We can discover the necessary elements of the Ascension story.

  1. By comparison of the various particular texts in which the Ascension plotline occurs.

    1. Take the following to be the primary documents[1]:

      1. Dante, Commedia Divina: Paradiso;
      2. Ibn Ishaq, Sirat rasul Allah; (ibn al-‘Arabi[2], Kitab al-Isra‘; Miraj Nameh)
      3. Ezekiel, 1-11[3], 40 -48;
      4. R. Ishmael, The Apocalypse of Enoch[4];
      5. Anon. ‘The Legend of Etana and the Eagle.’[5]

    2. These supply the following primary plotline elements:

      1. Two principal characters
        1. The prophet
        2. The guide

      2. The guide meets the prophet in an isolated place
      3. The guide and the prophet ascend through heaven (by winged animal, chariot, or ladder)
      4. Heaven is envisaged as arranged in several levels
      5. As each level of heaven is closer to the Godhead than the last, each level represents a ‘higher’ state than the last.
      6. The souls of the dead are encountered.
      7. The prophet interacts with the inhabitants of each level and learns from them what is required to be of that level.
      8. The guide does not progress to the final level.
      9. At the final level the prophet encounters the Ultimate and comes to know the Truth of things.
      10. The prophet returns to the world

  2. By analysis of the ur-form of the Ascension plotline if that can be established.

    1. Shamanic ecstasy.[6]

      1. Shaman goes into a state approximating death (illness, sleep, coma, etc.)
      2. Encounters supernatural creatures
      3. Is teamed with a spirit-guide
      4. Shaman and guide ascend to heaven (he flies, climbs a pole or a tree, …)
      5. They enter heaven, which may be arranged in levels
      6. They tour heaven, possibly by moving through levels
      7. During the Tour (and possibly corresponding to heavenly levels):

        1. The souls of the dead are encountered
        2. The shaman learns important things from the inhabitants of heaven
        3. He faces dangers and initiations

      8. He returns to life

    2. The reported phenomena of mystical enlightenment.[7]

      1. Subject prepares for the meditative state – possibly through ascetic practices or techniques of mind-concentration.
      2. Enters meditative state – an altered state of consciousness.
      3. The states of consciousness are arranged hierarchically
      4. The subject progresses through each state of consciousness by effort resulting in further enlightenment
      5. The final state is one of mystical Union and complete enlightenment
      6. The subject recovers normal consciousness.
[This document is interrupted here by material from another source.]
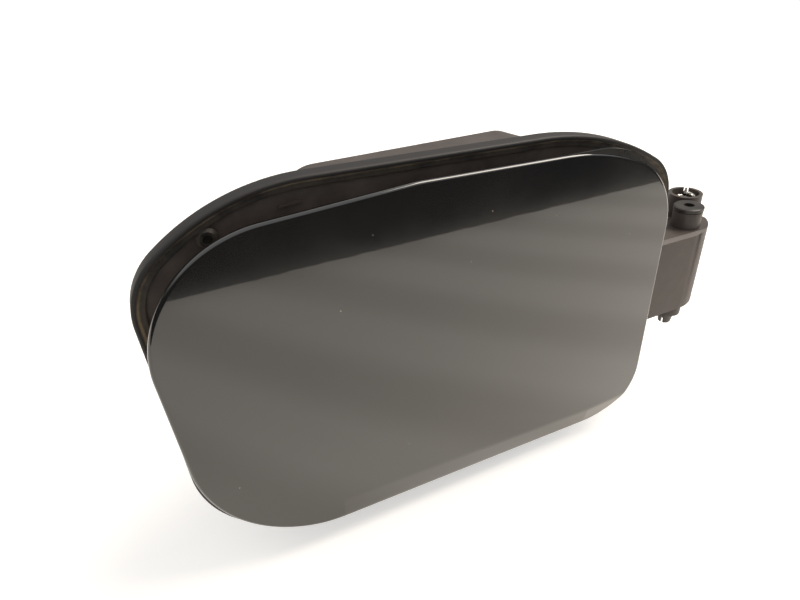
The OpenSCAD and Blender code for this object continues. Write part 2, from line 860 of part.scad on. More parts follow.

       [1] These form a pseudo-stemma of the Ascension plotline in a single broad cultural tradition. That is the Western Asian tradition. That is one of the traditions which lie at the root of the Modern Western European literary culture; therefore they are appropriate guides to a literary work that is a part of that culture. There are, of course, a vast number of secondary documents, which lack the cultural prominence of the primary documents, but which are not for that reason less reliable indicators of the fundamental plotline.

      [2] Dante’s direct debt to al Shaykh al Akhbar is argued for in M. Asin Palacios (1925) (tr. Sunderland) Islam and the Divine Comedy, New Delhi: Goodword.

      [3] Ma‘aseh Merkabah – ‘The Story of the Chariot’ (Mishnah Hagigah 2:1, ref. in Merkur, D. (1993) Gnosis: An Esoteric Tradition of Mystical Visions and Unions, Albany: SUNY, p. 155.)

      [4] Sefer Hekhalot – ‘The book of the Palace’. Source: P. Alexander (tr., ed.) in Charlesworth, J. H. (1983) The Old Testament Pseudepigrapha: Vol. 1, Apocalyptic Literature and Testaments, London: Darton, Longman & Todd. See also the other Enoch stories (1 & 2). (cf. also the tale of Enmeduranki [‘Prince of the me of the bond of Heaven and Earth’] who is often associated with Enoch.)

      [5] ANET p. 118. Assuming it is a related tale, it is by far the most primitive version. (Unfortunately we seem to lack evidence of a chain of transmission from it to the monotheist versions, unless the stories of Nimrod and Alexander (pseudo-Callisthenes) can play that role.)

      [6] The Ascension plotline is derived from the experiences of shamans in the older religion. Eliade, M. (1964) Shamanism: Archaic Techniques of Ecstasy, Harmondsworth: Arkana.

      Note that many proposed templates combine the two related but narratively separable traditions of ascent and descent. The consensus of our culture is that the tour of heaven and the harrowing of hell are best kept separated. I also choose to consider the theme of organ removal and replacement as separable from the ascension theme: it seems to be specifically initiatory.

      [7] Many sources are available. Chiefly refer to the studies of mystical experiences in the following traditions: Buddhist (Buddhaghosa, Vasubandhu); Jewish (Merkabah, Hekhalot); Islamic (Sufi); Christian.

      The shamanic experience is essentially the ancestor of the supposedly more sophisticated mystical experience. The apparent difference between the two arises from the conceptual background within which the psychological experience is interpreted. The relationship is complex: the shamanic experience gives rise to mythological expression, which affects the way that future experiences are conceptualised. Through mythology, too, the shamanic ecstatic experience becomes a cultural and therefore a psychological form, so that relevantly similar mystical experiences become assimilated to it. These experiences also give rise to further elaborations of literary expression, which in turn affect the way that mystical experiences can be felt.